Pilkada, Cukong Pesta

Berita sidikkasus.co.id

Analisa Komisi Pemberantasan Korupsi (KPK) menemukan indikasi 82% calon kepala daerah didanai oleh sponsor.

Disebut dibiayai oleh cukong karena biaya politik masih selangit dan praktik demokrasi industri memang sudah berjalan sejak lama dan masih terus dibiarkan.

Ada banyak sponsor yang disebut sebagai cukong dan sudah hadir semenjak era otonomi daerah pertama kali digelar. Besaran dana sponsor pun terus meningkat.N70% pada 2015 meningkat menjadi 82% pada 2017 dan 2018.
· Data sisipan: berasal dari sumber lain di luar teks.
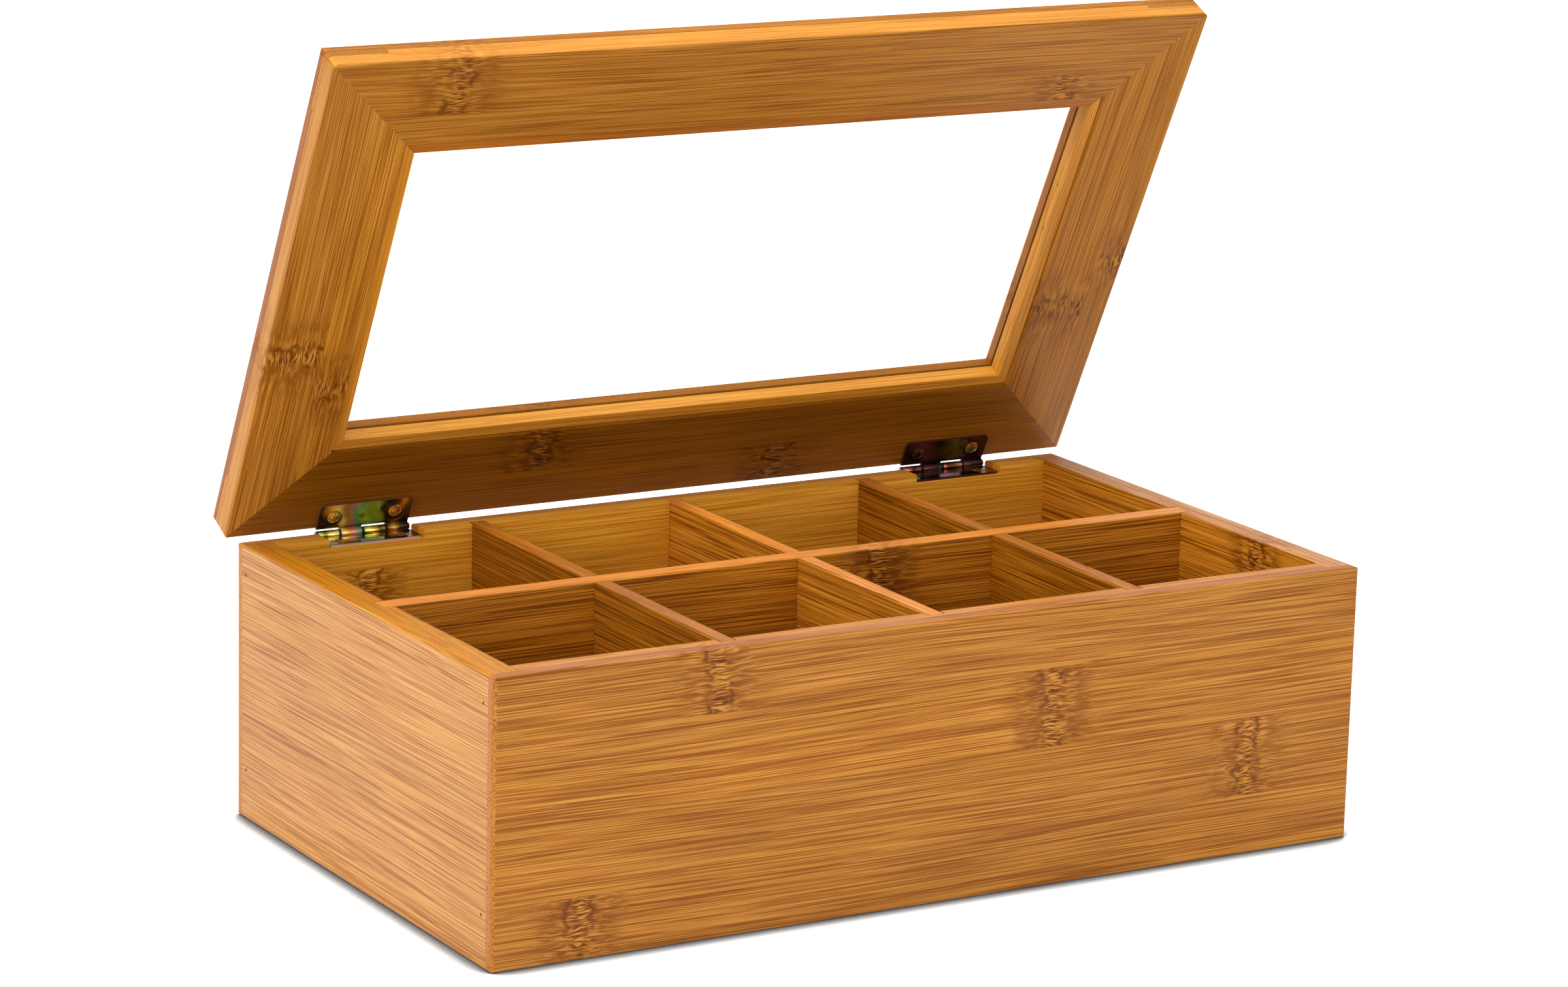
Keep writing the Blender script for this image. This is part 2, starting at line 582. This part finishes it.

Meski sponsor kerap muncul setiap kali pilkada digelar, upaya nyata untuk melawan para cukong sampai hari ini belum tampak.

Otoritas untuk itu cuma bermain sebatas wacana dan bisa berdampak pada delegitimasi pilkada. Sumber masalahnya ialah biaya politik yang amat mahal.

Biaya dikeluarkan oleh setiap orang calon bupati, berdasarkan kajian Kementerian Dalam Negeri, sekitar Rp30 miliar. Calon gubernur bahkan jauh lebih besar lagi, yakni bisa mencapai Rp100 miliar.

Besaran biaya yang dibutuhkan calon tidak seimbang dengan kemampuan yang dimilikinya. Berdasarkan data laporan harta kekayaan penyelenggara negara, rata-rata total harta ke kayaan calon kepala daerah sekitar Rp6,7 miliar. Bahkan, ada yang memiliki harta negatif.

Biaya terbesar yang dikeluarkan oleh calon adalah untuk kebutuhan kampanye dan mahar politik. Bukan rahasia lagi, pada umumnya calon membeli dukungan dari partai politik.

Dalam konteks inilah, patut diapresiasi jika ada partai yang secara terbuka menyatakan diri untuk menduduki calon kepala daerah tanpa meminta adanya mahar politik.

Alokasi dana lainnya yang nilainya cukup besar dipakai oleh calon untuk keperluan sosialisasi, membiayai survei, kampanye, dan membayar saksi, hingga penyelesaian pelanggaran dan sengketa hasil pemilihan.

Ada kesenjangan antara kemampuan keuangan calon kepala daerah dan biaya yang harus dikeluarkan yang menyebabkan calon mencari dan menerima dana dari pihak luar.

Dana itu bersumber dari cukong politik. Pada umumnya, setelah calon yang didukung dinyatakan menang, sponsor pilkada mengharapkan kemudahan perizinan dalam berbisnis, kemudahan terlibat dalam pengadaan barang dan jasa dilingkungan pemerintahan, keamanan dalam menjalankan bisnis, dan kemudahan akses untuk menjabat di pemerintahan daerah atau BUMD.

Ungkapan tidak ada makan siang gratis belakangan diketahui benar adanya. Cukong politik, berdasarkan hasil studi Bawaslu pada 2018, berada di balik aksi borong partai untuk mendukung calon tunggal.

Cukong yang juga disebut sebagai orang kuat lokal itu malah memerankan diri sebagai pemerintah bayangan yang mengatur kebijakan penetapan tender setelah pilkada.

Harus tegas dikatakan bahwa balas budi setelah menang pilkada itulah yang mengantarkan kepala daerah ke balik jeruji tahanan.

Mereka tergelincir dalam kubangan korupsi. Regulasi pilkada sesungguhnya membolehkan calon untuk menerima sumbangan dari baik perorangan maupun perusahaan tapi dalam jumlah tertentu.

Akan tetapi, sumbangan itu harus dilaporkan kepada KPU. Namun, yang terjadi biasanya calon menyiasati dengan pembukuan berbeda antara sumbangan resmi dan sumbangan tidak resmi.

Sudah waktunya penyelenggara pemilu dan pemerintah bekerja sama dengan Pusat Pelaporan dan Analisis Transaksi Keuangan (PPATK) untuk menelusuri pendanaan calon kepala daerah yang mengikuti pilkada serentak tahun 2020 ini.

Jangan lagi berwacana, segera lakukan sesuatu yang nyata untuk mencegahnya. Jangan biarkan pilkada dibajak oleh para cukong.

Jika itu terjadi, pilkada sebagai bentuk demokrasi lokal bisa menjadi pesta bagi para cukong.